3. Eliminate Friction

Anything that creates hesitation will be amplified:

  • Deferred maintenance

  • Poor staging

  • Confusing layout

  • Incomplete disclosures

Reducing friction increases confidence—and confidence drives offers.

4. Align Expectations with Reality

Many sellers anchor to:

  • Last year’s prices

  • Neighbor sales

  • Peak market conditions

But interest rates reset buyer affordability in real time.

Today’s market is defined by current conditions, not past performance.

The Bottom Line: Interest Rates Don’t Kill Spring—They Shape It

Spring remains the most active season in Los Angeles real estate.

But interest rates determine:

  • How buyers behave

  • Which homes succeed

  • What pricing strategies work

The biggest mistake sellers make is assuming that seasonal demand will overcome pricing or positioning missteps.

It won’t.

In today’s market:

  • Attention is high

  • But tolerance is low

Homes that align with buyer expectations will still sell quickly—and often competitively.

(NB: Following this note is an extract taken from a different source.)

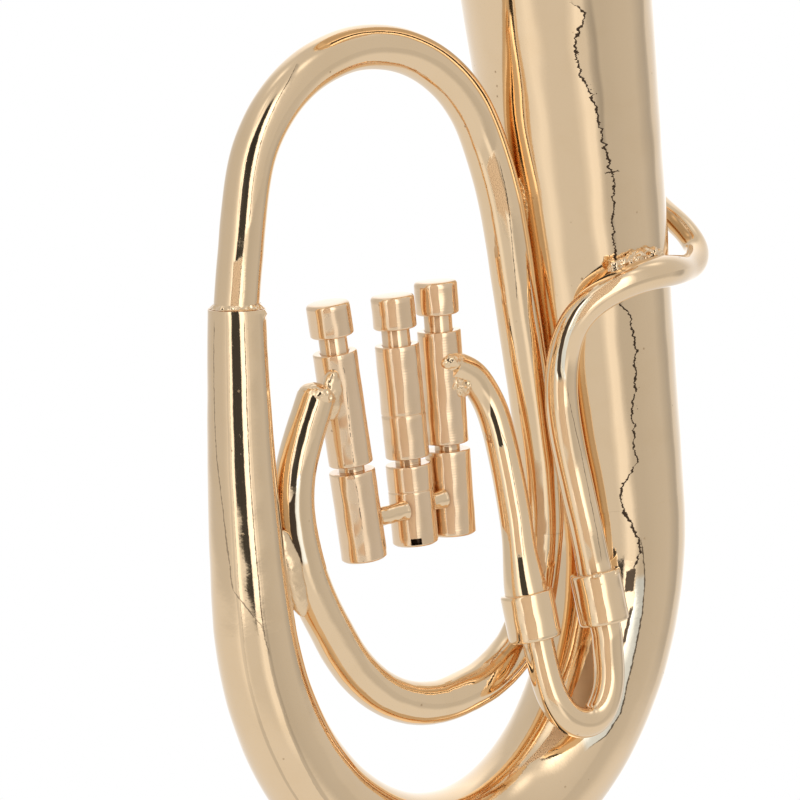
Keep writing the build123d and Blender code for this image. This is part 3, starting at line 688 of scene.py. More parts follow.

Homes that don’t will sit, adjust, and ultimately chase the market.

Final Thought

Interest rates are not just a background economic factor—they are the lens through which buyers evaluate your home.

If you understand that lens—and price and present your home accordingly—you can still take full advantage of the spring market.

If you ignore it, you risk becoming one of the listings buyers scroll past on their way to something that feels like better value.

And in 2026, that decision happens faster than ever.